Durante años fui la mujer que encendía velas.
Literal y metafóricamente.
Encendía velas aromáticas, pasionales, urgentes.
Velas de deseo, de incertidumbre, de cama deshecha y labios mordidos.
Velas de “aquí estoy, mírame”, “tócame”, “hazme perder el sentido”.
Encendía el cuerpo. La mirada.
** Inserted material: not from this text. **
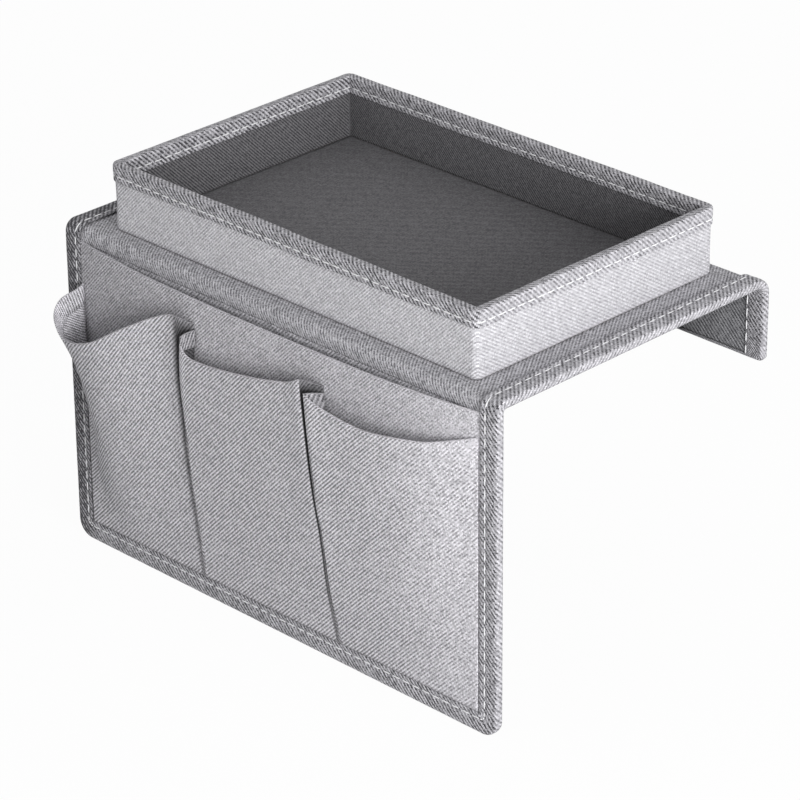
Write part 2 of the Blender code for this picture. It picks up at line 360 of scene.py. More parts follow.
def twill_threads(tree, vector, thread):
    """Whether an upright thread is on top, how high the cloth stands, and the float's own tone."""
    wander = noise_node(tree, vector, 1 / (wander_threads * thread), 2)
    split = split_node(tree, vector)
    across = math_node(tree, "DIVIDE", split[0], thread)
    across = math_node(tree, "ADD", across, math_node(tree, "MULTIPLY", wander, wander_share))
    up = math_node(tree, "DIVIDE", split[1], thread)
    column = math_node(tree, "FLOOR", across)
    row = math_node(tree, "FLOOR", up)
    upright_phase = math_node(tree, "SUBTRACT", up, column)
    upright_phase = math_node(tree, "DIVIDE", upright_phase, threads_in_repeat)
    level_phase = math_node(tree, "SUBTRACT", row, across)
    level_phase = math_node(tree, "DIVIDE", level_phase, threads_in_repeat)
    over = math_node(tree, "LESS_THAN", math_node(tree, "FRACT", upright_phase), 0.5)

    def float_height(sideways, phase):
        endways = math_node(tree, "MULTIPLY", math_node(tree, "FRACT", phase), 2)
        round_across = float_profile(tree, math_node(tree, "FRACT", sideways))
        both = math_node(tree, "MULTIPLY", round_across, float_profile(tree, endways))
        return math_node(tree, "MAXIMUM", both, 0)

    upright = math_node(tree, "MULTIPLY", float_height(across, upright_phase), over)
    level = math_node(tree, "MULTIPLY", float_height(up, level_phase), level_height)
    height = math_node(tree, "MAXIMUM", upright, level)
    level_number = math_node(tree, "ADD", row, level_number_offset)
    upright_tone = float_tone(tree, column, math_node(tree, "FLOOR", upright_phase))
    level_tone = float_tone(tree, level_number, math_node(tree, "FLOOR", level_phase))
    own_tone = mix_colour(tree, over, level_tone, upright_tone)
    return over, height, math_node(tree, "SUBTRACT", own_tone, 0.5)


print("a repeat of the twill is", threads_in_repeat, "threads wide")

# %% [markdown]
# ## The tone of the twill
# Upright threads are pale and level ones dark, and a float is paler in its high middle. How far the
# two are apart says how clear the ribs are. Over that lie the floats' own tones, and thick and thin
# stretches of yarn, which a noise draws when it is squeezed along the threads.

# %% Work out the tone
colour_contrast = 0.55
height_contrast = 0.45
middle_tone = 0.30
yarn_threads = 1.3
yarn_squeeze = 0.12


def stretch(tree, vector, x, y):
    node = tree.nodes.new("ShaderNodeMapping")
    node.inputs["Scale"].default_value = (x, y, 1)
    feed(tree, node.inputs["Vector"], vector)
    return node.outputs[0]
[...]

La conversación.
Encendía hasta las fantasías ajenas sin querer.
Pero, querida…
Hoy ya no me interesa arder.
Me interesa decidir.
No porque se me hayan acabado las ganas.
Sino porque he aprendido a reconocer el precio del fuego.
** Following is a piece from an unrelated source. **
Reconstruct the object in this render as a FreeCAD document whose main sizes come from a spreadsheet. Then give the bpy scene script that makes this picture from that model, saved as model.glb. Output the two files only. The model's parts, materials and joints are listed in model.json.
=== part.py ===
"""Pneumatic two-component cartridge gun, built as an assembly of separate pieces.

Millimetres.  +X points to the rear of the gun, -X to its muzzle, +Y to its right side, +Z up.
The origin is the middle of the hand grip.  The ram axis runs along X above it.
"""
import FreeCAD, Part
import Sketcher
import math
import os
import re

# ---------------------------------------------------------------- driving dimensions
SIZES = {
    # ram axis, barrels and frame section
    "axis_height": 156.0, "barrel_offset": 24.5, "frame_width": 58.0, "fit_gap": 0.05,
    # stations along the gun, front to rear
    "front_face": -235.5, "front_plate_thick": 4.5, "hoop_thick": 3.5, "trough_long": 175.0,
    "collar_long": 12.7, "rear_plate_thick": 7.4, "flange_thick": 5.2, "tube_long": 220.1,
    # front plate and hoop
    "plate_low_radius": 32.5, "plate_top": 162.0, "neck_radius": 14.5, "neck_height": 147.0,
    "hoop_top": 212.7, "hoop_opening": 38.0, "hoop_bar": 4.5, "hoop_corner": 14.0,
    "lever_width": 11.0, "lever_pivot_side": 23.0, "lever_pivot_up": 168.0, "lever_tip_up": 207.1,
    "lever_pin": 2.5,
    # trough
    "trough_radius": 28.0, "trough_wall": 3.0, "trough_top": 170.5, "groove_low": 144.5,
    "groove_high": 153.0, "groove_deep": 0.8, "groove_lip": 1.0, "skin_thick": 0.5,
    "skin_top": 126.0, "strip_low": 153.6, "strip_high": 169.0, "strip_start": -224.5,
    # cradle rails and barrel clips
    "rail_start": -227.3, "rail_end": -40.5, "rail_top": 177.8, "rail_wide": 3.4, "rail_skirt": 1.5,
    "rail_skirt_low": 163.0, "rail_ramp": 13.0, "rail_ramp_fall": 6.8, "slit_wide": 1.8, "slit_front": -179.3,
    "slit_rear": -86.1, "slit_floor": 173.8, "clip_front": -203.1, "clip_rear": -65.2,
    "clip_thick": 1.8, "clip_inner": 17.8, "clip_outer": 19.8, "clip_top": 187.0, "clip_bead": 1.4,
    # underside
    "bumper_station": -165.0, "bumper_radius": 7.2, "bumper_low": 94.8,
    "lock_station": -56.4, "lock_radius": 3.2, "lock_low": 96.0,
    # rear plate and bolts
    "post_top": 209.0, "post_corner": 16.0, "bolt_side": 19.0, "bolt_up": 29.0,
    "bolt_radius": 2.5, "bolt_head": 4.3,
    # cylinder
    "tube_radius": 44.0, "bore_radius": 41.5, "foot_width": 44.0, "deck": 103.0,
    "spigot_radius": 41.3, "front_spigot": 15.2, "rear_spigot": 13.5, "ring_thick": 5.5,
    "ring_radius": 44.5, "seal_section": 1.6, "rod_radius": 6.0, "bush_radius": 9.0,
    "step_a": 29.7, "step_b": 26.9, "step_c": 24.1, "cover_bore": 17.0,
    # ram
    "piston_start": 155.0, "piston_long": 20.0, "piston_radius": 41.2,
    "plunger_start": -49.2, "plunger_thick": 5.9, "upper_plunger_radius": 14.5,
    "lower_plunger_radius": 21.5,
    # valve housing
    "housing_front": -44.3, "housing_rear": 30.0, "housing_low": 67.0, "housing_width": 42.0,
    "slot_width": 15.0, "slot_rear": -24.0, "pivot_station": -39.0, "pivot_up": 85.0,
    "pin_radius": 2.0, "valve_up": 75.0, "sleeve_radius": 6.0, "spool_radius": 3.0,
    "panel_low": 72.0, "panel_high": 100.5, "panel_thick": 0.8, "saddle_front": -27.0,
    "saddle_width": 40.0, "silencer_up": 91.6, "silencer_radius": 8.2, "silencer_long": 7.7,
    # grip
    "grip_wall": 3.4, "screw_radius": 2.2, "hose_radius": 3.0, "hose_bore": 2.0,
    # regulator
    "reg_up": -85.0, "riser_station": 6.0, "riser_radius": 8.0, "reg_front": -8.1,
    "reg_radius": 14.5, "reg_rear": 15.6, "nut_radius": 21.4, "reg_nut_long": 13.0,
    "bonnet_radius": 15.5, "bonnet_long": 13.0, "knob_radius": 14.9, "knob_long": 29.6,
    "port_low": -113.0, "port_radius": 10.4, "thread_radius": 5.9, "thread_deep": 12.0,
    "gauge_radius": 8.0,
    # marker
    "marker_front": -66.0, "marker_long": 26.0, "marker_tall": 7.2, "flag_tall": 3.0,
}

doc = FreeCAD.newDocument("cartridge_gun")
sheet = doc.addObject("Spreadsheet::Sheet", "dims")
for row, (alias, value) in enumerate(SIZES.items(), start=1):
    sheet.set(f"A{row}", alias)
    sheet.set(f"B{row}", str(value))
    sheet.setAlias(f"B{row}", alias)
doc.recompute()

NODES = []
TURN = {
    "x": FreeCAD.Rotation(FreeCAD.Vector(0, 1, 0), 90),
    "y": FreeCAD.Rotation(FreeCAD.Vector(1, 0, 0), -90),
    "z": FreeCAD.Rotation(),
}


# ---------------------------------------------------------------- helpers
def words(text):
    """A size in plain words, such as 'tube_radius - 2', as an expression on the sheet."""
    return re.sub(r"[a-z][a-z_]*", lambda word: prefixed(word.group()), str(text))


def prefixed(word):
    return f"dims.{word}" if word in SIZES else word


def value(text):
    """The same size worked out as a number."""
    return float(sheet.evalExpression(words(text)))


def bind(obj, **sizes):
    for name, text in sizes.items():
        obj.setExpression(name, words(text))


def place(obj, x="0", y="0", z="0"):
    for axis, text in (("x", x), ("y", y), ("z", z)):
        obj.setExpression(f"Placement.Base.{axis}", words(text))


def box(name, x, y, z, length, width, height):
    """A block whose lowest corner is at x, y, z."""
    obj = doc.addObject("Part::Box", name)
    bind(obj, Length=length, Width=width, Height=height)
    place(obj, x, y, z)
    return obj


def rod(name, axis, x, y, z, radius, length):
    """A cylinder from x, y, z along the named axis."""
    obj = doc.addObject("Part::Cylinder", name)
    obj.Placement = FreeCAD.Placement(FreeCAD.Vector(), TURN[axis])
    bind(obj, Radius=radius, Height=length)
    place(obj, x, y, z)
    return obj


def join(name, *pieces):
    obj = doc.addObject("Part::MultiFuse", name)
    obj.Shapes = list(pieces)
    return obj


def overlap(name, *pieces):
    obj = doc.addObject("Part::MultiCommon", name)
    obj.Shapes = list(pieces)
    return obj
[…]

Aprendí que no todo lo que brilla merece velas.
Que no todo encuentro merece cuerpo.
Y que hay velas que es mejor apagar antes de que se conviertan en incendio emocional.
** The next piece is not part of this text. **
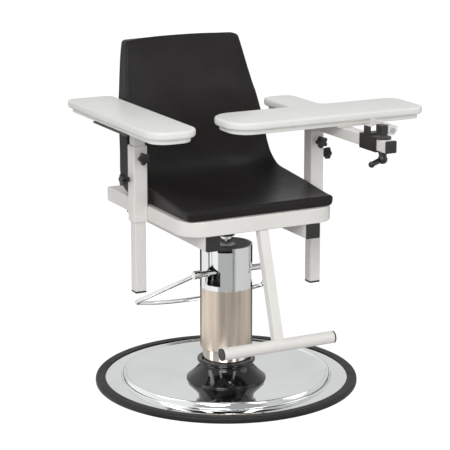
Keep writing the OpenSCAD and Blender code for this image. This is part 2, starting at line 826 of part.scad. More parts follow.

Ahora el erotismo lo llevo en la espalda recta, en la carcajada inesperada, en ese silencio que incomoda porque ya no necesito llenar ningún hueco (ni emocional, ni físico, ni ajeno).
Hoy soy la mujer que huele la intención antes que el perfume.
La que ya no compra velas por docena.
La que sabe que el poder no está en encender, sino en elegir cuándo decir: basta de luz, ya me ilumino sola.
Así que sí.
Fui llama.
Ahora soy faro.
Y también sé cuándo apagar la luz… y dormir como reina.